Task to complete: Set down, please, exactly the lines below that run from the line with "Write the FreeCAD" to the line with "# and the gland", both lines included.

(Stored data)
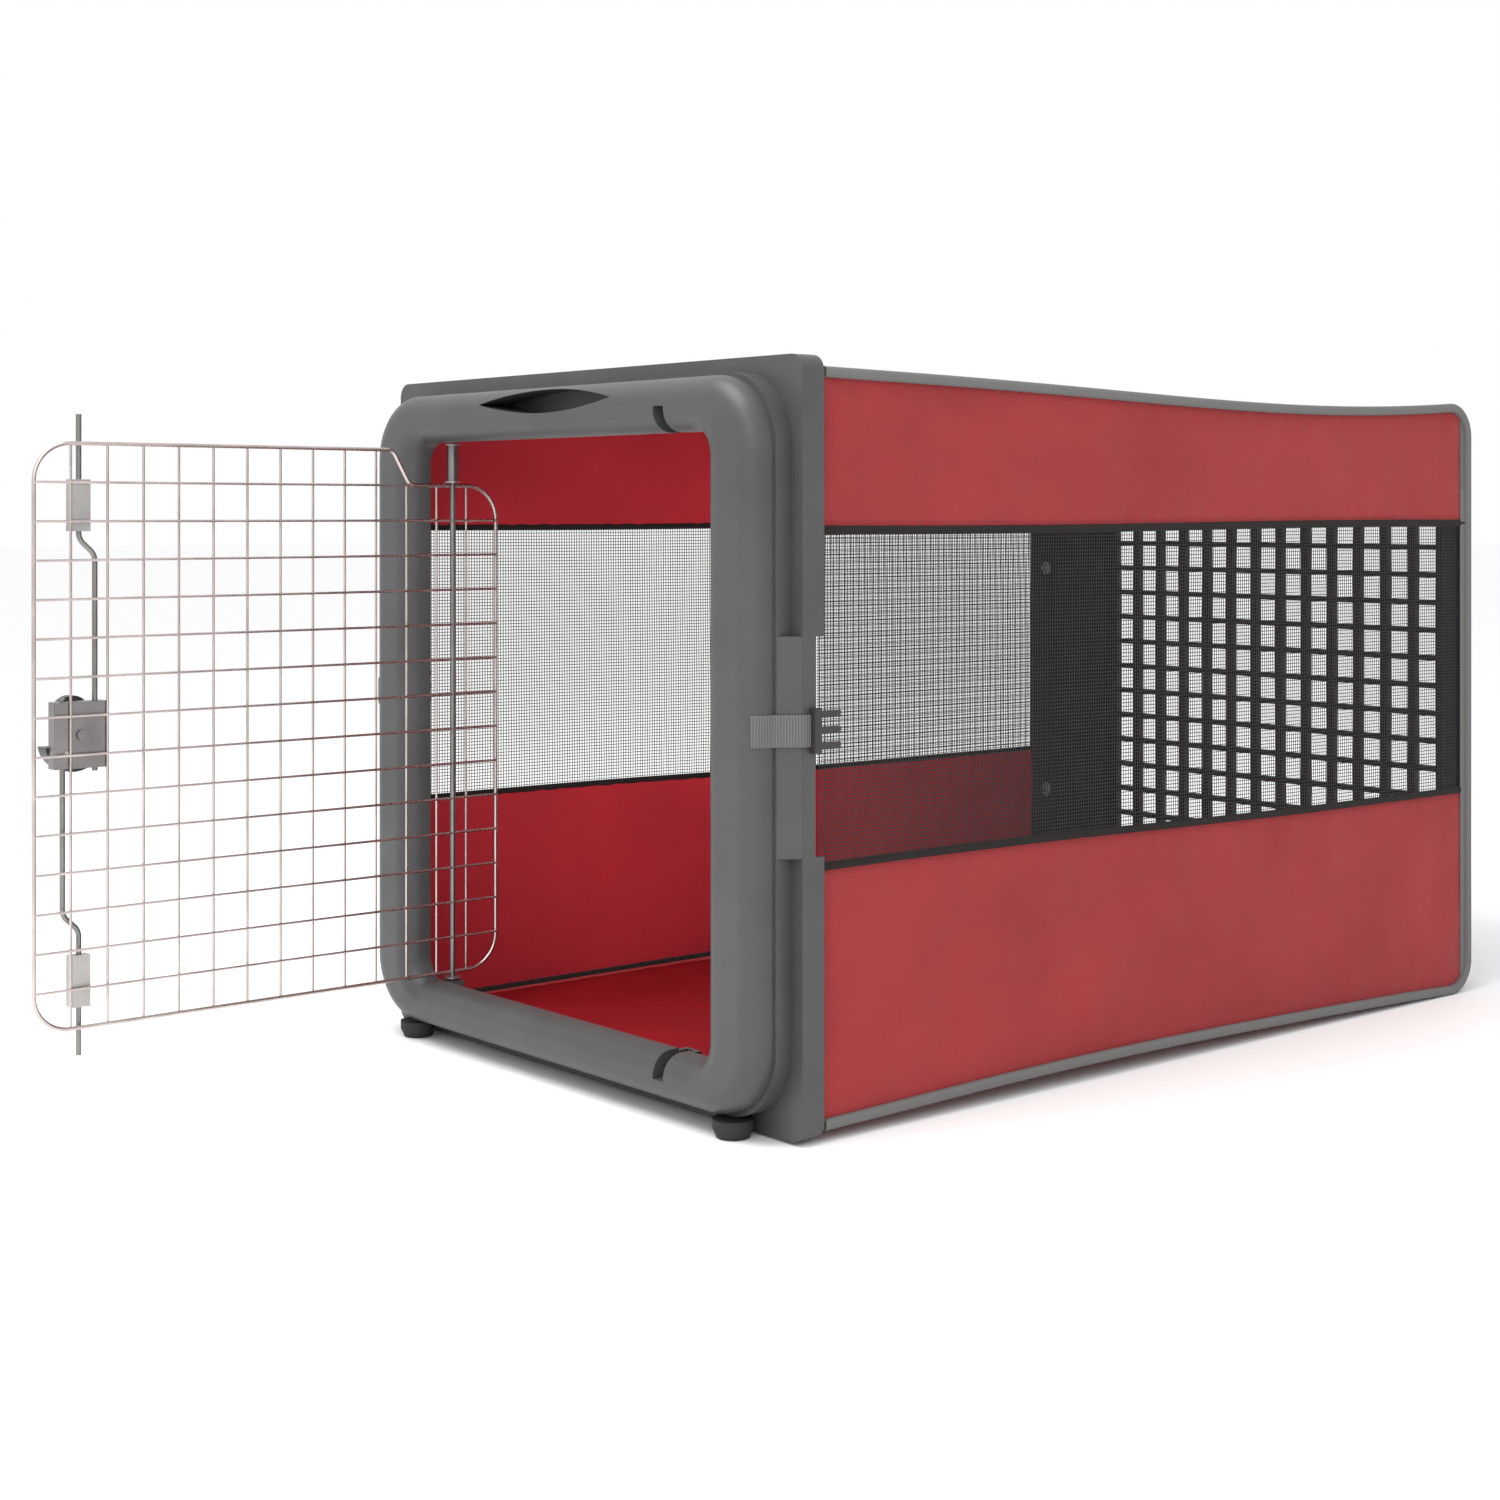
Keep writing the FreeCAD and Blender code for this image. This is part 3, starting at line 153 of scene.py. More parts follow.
def sweep(path: np.ndarray, profile: np.ndarray, up: np.ndarray,
          closed: bool = False) -> tuple[np.ndarray, list[tuple[int, ...]]]:
    """Carry a closed outline along a path.

    Args:
        path: Points of the path.
        profile: Outline as (sideways, upwards) pairs, or one outline for each point of the path.
        up: Direction of "upwards", one for the whole path or one for each of its points.
        closed: Whether the path is a loop.

    Returns:
        Vertices and faces, with both ends capped when the path is open.
    """
    if closed:
        tangent = np.roll(path, -1, 0) - np.roll(path, 1, 0)
    else:
        tangent = np.gradient(path, axis=0)
    tangent /= np.linalg.norm(tangent, axis=1, keepdims=True)
    up = np.broadcast_to(up, path.shape)
    side = np.cross(tangent, up)
    side /= np.linalg.norm(side, axis=1, keepdims=True)
    lift = np.cross(side, tangent)
    outline = np.broadcast_to(profile, (len(path), *np.shape(profile)[-2:]))
    rings = path[:, None] + side[:, None] * outline[..., :1] + lift[:, None] * outline[..., 1:]
    columns = outline.shape[1]
    if closed:
        rings = np.concatenate([rings, rings[:1]])
    faces = grid_faces(len(rings), columns, closed=True)
    if closed:
        faces = np.where(faces >= len(path) * columns, faces - len(path) * columns, faces)
        return rings[:-1].reshape(-1, 3), [tuple(f) for f in faces]
    last = (len(path) - 1) * columns
    ends = [tuple(range(columns)), tuple(range(last + columns - 1, last - 1, -1))]
    return rings.reshape(-1, 3), [tuple(f) for f in faces] + ends


def oval(width: float, height: float, sides: int = 16, square: float = 2.0) -> np.ndarray:
    """Super-ellipse outline: |x/a|^n + |y/b|^n = 1.

    Args:
        width: Full width.
        height: Full height.
        sides: Points round it.
        square: The power n; higher is squarer.

    Returns:
        Points of the outline.
    """
    angle = np.linspace(0.0, 2.0 * math.pi, sides, endpoint=False)
    c, s = np.cos(angle), np.sin(angle)
    return np.stack([width / 2 * np.sign(c) * np.abs(c) ** (2 / square),
                     height / 2 * np.sign(s) * np.abs(s) ** (2 / square)], axis=-1)


def merge(parts: Sequence[tuple[np.ndarray, Sequence[Sequence[int]]]]) -> tuple[np.ndarray, list[tuple[int, ...]]]:
    """Gather separate closed forms into one mesh.

    Args:
        parts: Vertices and faces of each form.

    Returns:
        All vertices and all faces.
    """
    points, faces, start = [], [], 0
    for some, around in parts:
        points.append(some)
        faces.extend(tuple(int(i) + start for i in f) for f in around)
        start += len(some)
    return np.concatenate(points), faces


def smoothstep(x: np.ndarray) -> np.ndarray:
    """Rise from 0 to 1 as x does, level at both ends: 3 x^2 - 2 x^3."""
    x = np.clip(x, 0.0, 1.0)
    return x * x * (3.0 - 2.0 * x)


def ripples(u: np.ndarray, v: np.ndarray, seed: int, waves: int, longest: float, shortest: float) -> np.ndarray:
    """Sum of sine waves of random direction and length, about -1 to 1.

    Args:
        u: First coordinate, in metres.
        v: Second coordinate, in metres.
        seed: Seed of the random draws.
        waves: How many waves are added.
        longest: Longest wavelength.
        shortest: Shortest wavelength.

    Returns:
        The height at each point.
    """
    draw = np.random.default_rng(seed)
    total = np.zeros(np.broadcast(u, v).shape)
    weight = 0.0
    for _ in range(waves):
        length = math.exp(draw.uniform(math.log(shortest), math.log(longest)))
        angle, phase = draw.uniform(0.0, math.pi), draw.uniform(0.0, 2.0 * math.pi)
        size = length / longest
        total += size * np.sin(2.0 * math.pi * (u * math.cos(angle) + v * math.sin(angle)) / length + phase)
        weight += size * size
    return total / math.sqrt(weight) / 1.6


# ------------------------------------------------------------------ finishes

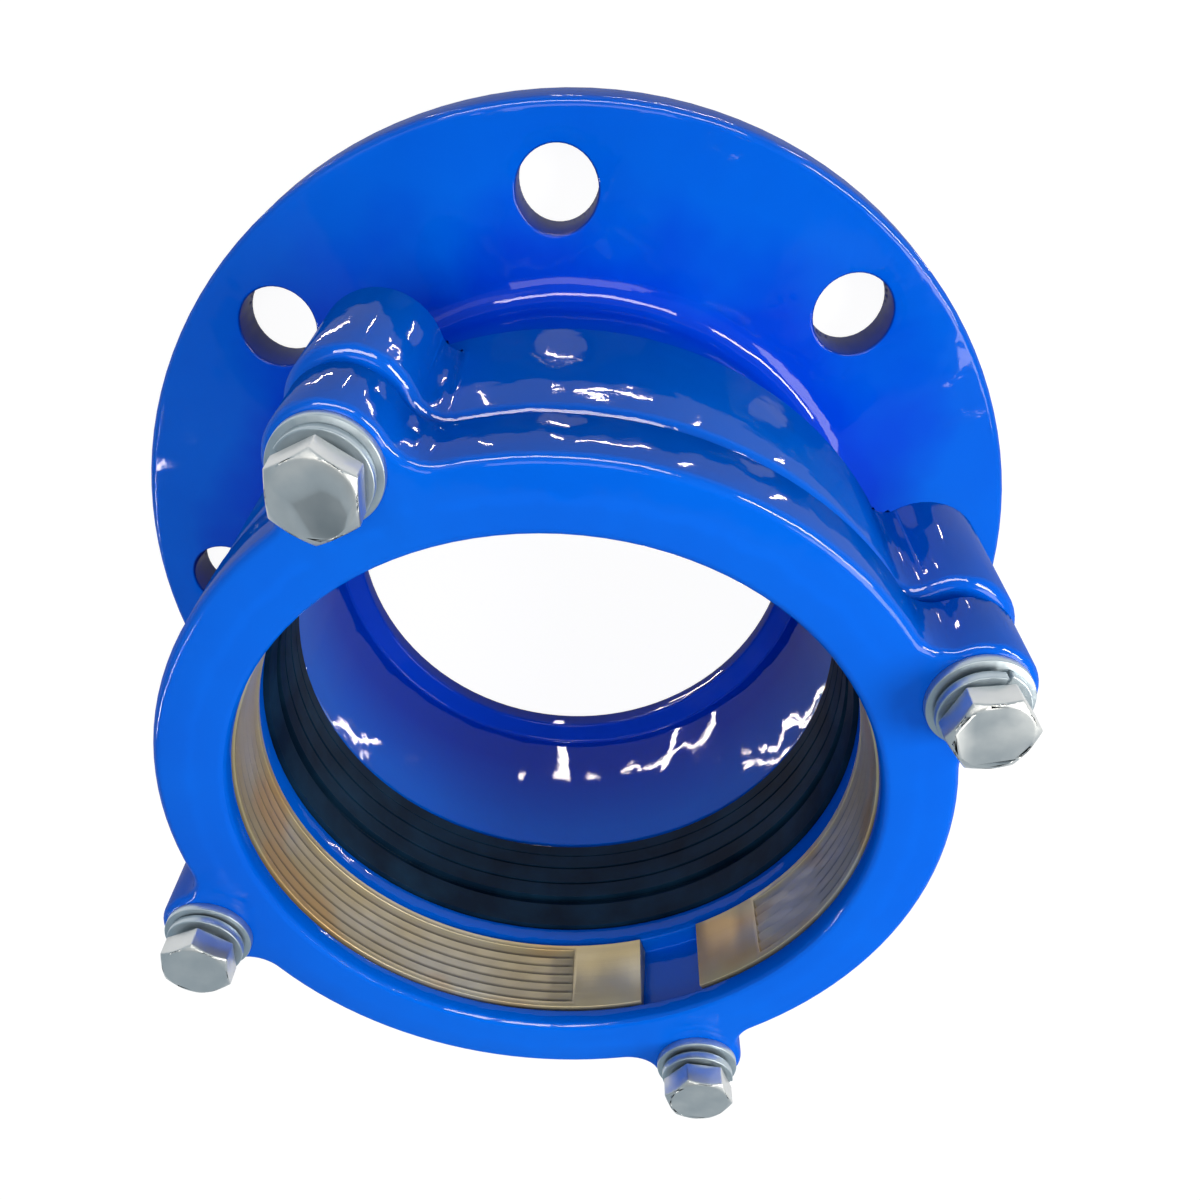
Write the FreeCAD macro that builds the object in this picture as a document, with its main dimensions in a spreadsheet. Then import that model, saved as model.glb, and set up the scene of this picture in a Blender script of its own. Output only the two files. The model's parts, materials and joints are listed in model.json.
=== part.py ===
import FreeCAD, Part
import math
import os

import Sketcher

# Restrained flange adaptor for plastic pipe. The pipe axis is Z, the flange stands on Z = 0
# and the gland is on top. Lengths are in millimetres, angles in degrees.

SIZES = {
    # pipe that the adaptor takes, and the play round it
    "pipe_dia": 160.0,
    "socket_play": 2.0,
    "opening_play": 2.0,
    "web_play": 2.5,
    "ring_play": 1.6,
    "gasket_play": 1.2,
    # flange
    "flange_dia": 285.0,
    "flange_thickness": 19.0,
    "flange_hole_margin": 22.5,
    "flange_hole_dia": 23.0,
    "flange_hole_count": 8,
    "flange_chamfer": 1.5,
    "raised_face_margin": 14.0,
    "raised_face_height": 3.0,
    # barrel of the body
    "body_length": 120.5,
    "stop_height": 7.0,
    "stop_length": 7.0,
    "stop_slope": 2.0,
    "port_chamfer": 1.2,
    "neck_wall": 8.0,
    "neck_end": 56.0,
    "root_radius": 8.0,
    "root_steps": 4,
    "bell_wall": 7.5,
    "bell_start": 70.0,
    "rim_chamfer": 2.2,
    "seat_start": 68.0,
    "seat_height": 10.0,
    "mouth_chamfer": 1.2,
    # bosses of the body
    "bolt_offset": 6.4,
    "bolt_count": 4,
    "bolt_turn_angle": 22.5,
    "boss_dia": 31.0,
    "boss_length": 44.5,
    "boss_back_chamfer": 4.0,
    "boss_blend": 6.0,
    "tapped_depth": 37.0,
    "tapped_chamfer": 1.2,
    # gland
    "gland_gap": 4.0,
    "gland_overhang": 0.5,
    "gland_thickness": 21.5,
    "gland_chamfer": 1.6,
    "nose_length": 18.0,
    "nose_gap": 0.4,
    "nose_chamfer": 1.2,
    "opening_chamfer": 1.2,
    "lip_length": 6.5,
    "web_thickness": 7.7,
    "pocket_wall": 3.4,
    "pocket_taper": 3.5,
    "lug_dia": 27.4,
    "lug_blend": 9.0,
    "lug_hole_dia": 14.0,
    # grip ring
    "ring_length": 24.2,
    "ring_gap": 0.3,
    "ring_split_angle": 13.3,
    "ring_split_turn_angle": -66.7,
    "tooth_count": 6,
    "tooth_depth": 0.8,
    "tooth_relief": 0.05,
    "tooth_margin": 2.0,
    "tooth_free_angle": 15.0,
    # gasket
    "gasket_gap": 0.3,
    "gasket_foot": 1.5,
    # fasteners
    "bolt_dia": 12.0,
    "bolt_length": 60.0,
    "bolt_running_gap": 0.05,
    "bolt_tip_chamfer": 1.2,
    "head_across_flats": 18.0,
    "head_height": 7.5,
    "head_crown_ratio": 0.95,
    "head_face_dia": 16.6,
    "head_face_height": 0.6,
    "head_1_turn_angle": 42.6,
    "head_2_turn_angle": 31.3,
    "head_3_turn_angle": 0.4,
    "head_4_turn_angle": 58.0,
    "washer_dia": 24.0,
    "washer_hole_dia": 13.0,
    "washer_thickness": 2.5,
    "lock_washer_dia": 21.1,
    "lock_washer_hole_dia": 12.9,
    "lock_washer_thickness": 2.5,
    "lock_washer_rise": 1.8,
    "lock_washer_split_angle": 8.0,
}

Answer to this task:
Write the FreeCAD macro that builds the object in this picture as a document, with its main dimensions in a spreadsheet. Then import that model, saved as model.glb, and set up the scene of this picture in a Blender script of its own. Output only the two files. The model's parts, materials and joints are listed in model.json.
=== part.py ===
import FreeCAD, Part
import math
import os

import Sketcher

# Restrained flange adaptor for plastic pipe. The pipe axis is Z, the flange stands on Z = 0
# and the gland is on top. Lengths are in millimetres, angles in degrees.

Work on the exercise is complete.